_Problem to work on:_
Output every entry exactly as written.

_Provided entries:_
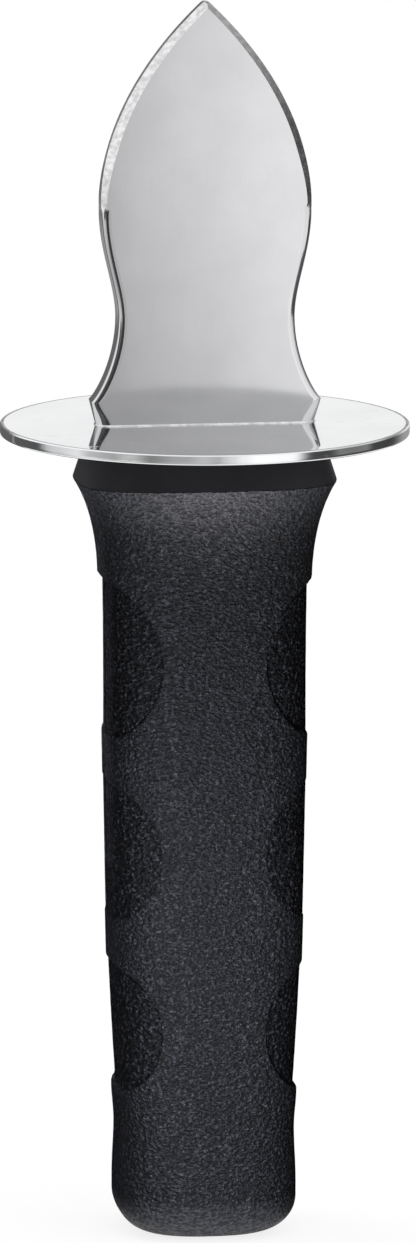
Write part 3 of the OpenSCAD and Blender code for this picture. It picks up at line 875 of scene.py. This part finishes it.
reflection_card("grip_card", ((0.0145, 0.0004), (0.0284, 0.0004), (0.0284, 0.106)), range(-180, 181, 10))
reflection_card("blade_card", ((CARD_R, 0.1036), (CARD_R, 0.165)), range(-50, -19, 3), 0.05)
reflection_card("neck_card", ((CARD_R, 0.114), (CARD_R, 0.16)), range(26, 76, 4), 1.0)
reflection_card("rim_card", ((CARD_R, 0.06), (CARD_R, 0.102)), range(-173, -130, 3), 0.12)
reflection_card("contour_card", ((CARD_R, 0.145), (CARD_R, 0.19)), range(-168, -151, 4), 0.2)

# Lamps that light only the grip, so that its grain and borders show
LAMP_COLOUR, CREST_COLOUR = (0.97, 1.0, 1.13), (1.02, 1.0, 1.0)
BACK_LAMPS = (("key_back_left", (-0.1, 0.173, 0.06), 0.3), ("key_back_right", (0.05, 0.194, 0.06), 0.5),
              ("key_rim", (-0.03, 0.198, 0.06), 0.02))
grip_only = bpy.data.collections.new("grip_only")
grip_only.objects.link(GRIP)


def grip_lamp(name, kind, place, aim, power, **values):
    """Soft lamp that only the grip receives."""
    data = bpy.data.lights.new(name, kind)
    data.energy = power
    data.color = LAMP_COLOUR
    for key, value in values.items():
        setattr(data, key, value)
    data.cycles.use_multiple_importance_sampling = False
    lamp = bpy.data.objects.new(name, data)
    scene.collection.objects.link(lamp)
    lamp.location = place
    lamp.rotation_euler = (Vector(aim) - Vector(place)).to_track_quat("-Z", "Y").to_euler()
    lamp.visible_camera = False
    lamp.light_linking.receiver_collection = grip_only
    return lamp


grip_lamp("key_front", "AREA", (-0.02, -0.095, 0.036), (0, 0, 0.036), 0.124, shape="RECTANGLE",
          size=0.03, size_y=0.024)
for name, place, power in BACK_LAMPS:
    lamp = grip_lamp(name, "AREA", place, (0, 0, 0.055), power, shape="RECTANGLE", size=0.08, size_y=0.1)
    lamp.visible_glossy = name == "key_rim"
crest = grip_lamp("crest_glow", "SPOT", (-0.02, -0.25, 0.012), (0, -0.011, 0.112), 6.4,
                  spot_size=math.radians(6.4), spot_blend=1.0, shadow_soft_size=0.008)
crest.data.color = CREST_COLOUR

build_world()
scene.view_settings.view_transform = "Standard"
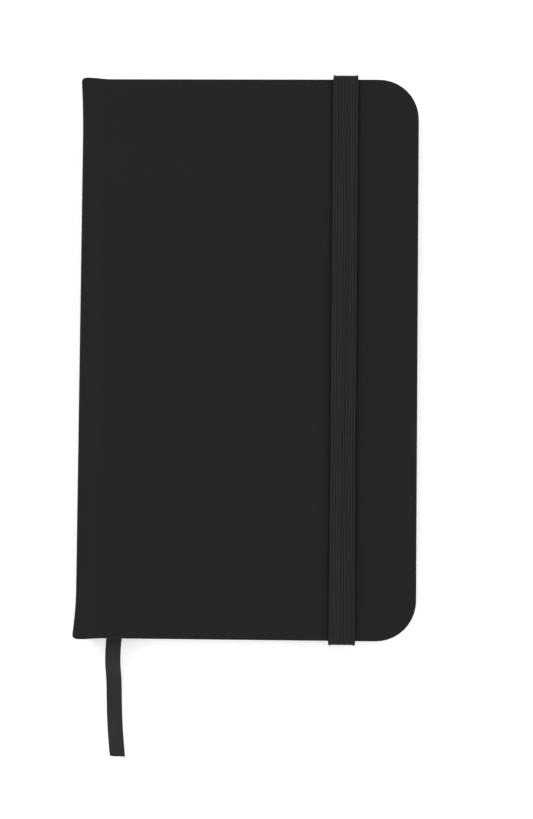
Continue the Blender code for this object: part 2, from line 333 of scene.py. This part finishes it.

_Exercise result:_
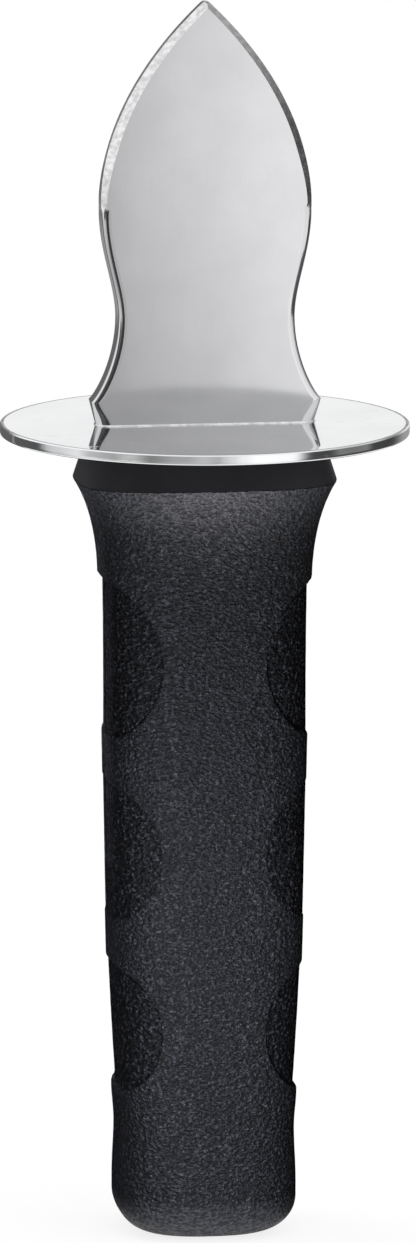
Write part 3 of the OpenSCAD and Blender code for this picture. It picks up at line 875 of scene.py. This part finishes it.
reflection_card("grip_card", ((0.0145, 0.0004), (0.0284, 0.0004), (0.0284, 0.106)), range(-180, 181, 10))
reflection_card("blade_card", ((CARD_R, 0.1036), (CARD_R, 0.165)), range(-50, -19, 3), 0.05)
reflection_card("neck_card", ((CARD_R, 0.114), (CARD_R, 0.16)), range(26, 76, 4), 1.0)
reflection_card("rim_card", ((CARD_R, 0.06), (CARD_R, 0.102)), range(-173, -130, 3), 0.12)
reflection_card("contour_card", ((CARD_R, 0.145), (CARD_R, 0.19)), range(-168, -151, 4), 0.2)

# Lamps that light only the grip, so that its grain and borders show
LAMP_COLOUR, CREST_COLOUR = (0.97, 1.0, 1.13), (1.02, 1.0, 1.0)
BACK_LAMPS = (("key_back_left", (-0.1, 0.173, 0.06), 0.3), ("key_back_right", (0.05, 0.194, 0.06), 0.5),
              ("key_rim", (-0.03, 0.198, 0.06), 0.02))
grip_only = bpy.data.collections.new("grip_only")
grip_only.objects.link(GRIP)


def grip_lamp(name, kind, place, aim, power, **values):
    """Soft lamp that only the grip receives."""
    data = bpy.data.lights.new(name, kind)
    data.energy = power
    data.color = LAMP_COLOUR
    for key, value in values.items():
        setattr(data, key, value)
    data.cycles.use_multiple_importance_sampling = False
    lamp = bpy.data.objects.new(name, data)
    scene.collection.objects.link(lamp)
    lamp.location = place
    lamp.rotation_euler = (Vector(aim) - Vector(place)).to_track_quat("-Z", "Y").to_euler()
    lamp.visible_camera = False
    lamp.light_linking.receiver_collection = grip_only
    return lamp


grip_lamp("key_front", "AREA", (-0.02, -0.095, 0.036), (0, 0, 0.036), 0.124, shape="RECTANGLE",
          size=0.03, size_y=0.024)
for name, place, power in BACK_LAMPS:
    lamp = grip_lamp(name, "AREA", place, (0, 0, 0.055), power, shape="RECTANGLE", size=0.08, size_y=0.1)
    lamp.visible_glossy = name == "key_rim"
crest = grip_lamp("crest_glow", "SPOT", (-0.02, -0.25, 0.012), (0, -0.011, 0.112), 6.4,
                  spot_size=math.radians(6.4), spot_blend=1.0, shadow_soft_size=0.008)
crest.data.color = CREST_COLOUR

build_world()
scene.view_settings.view_transform = "Standard"
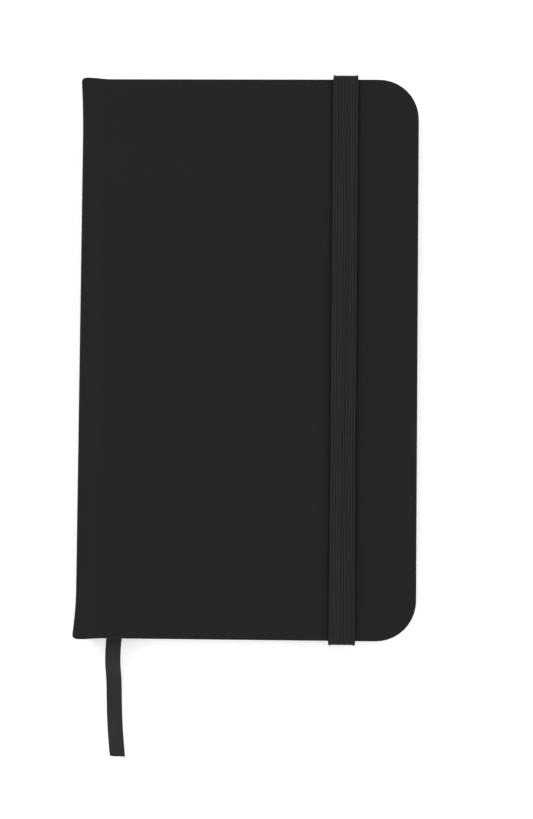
Continue the Blender code for this object: part 2, from line 333 of scene.py. This part finishes it.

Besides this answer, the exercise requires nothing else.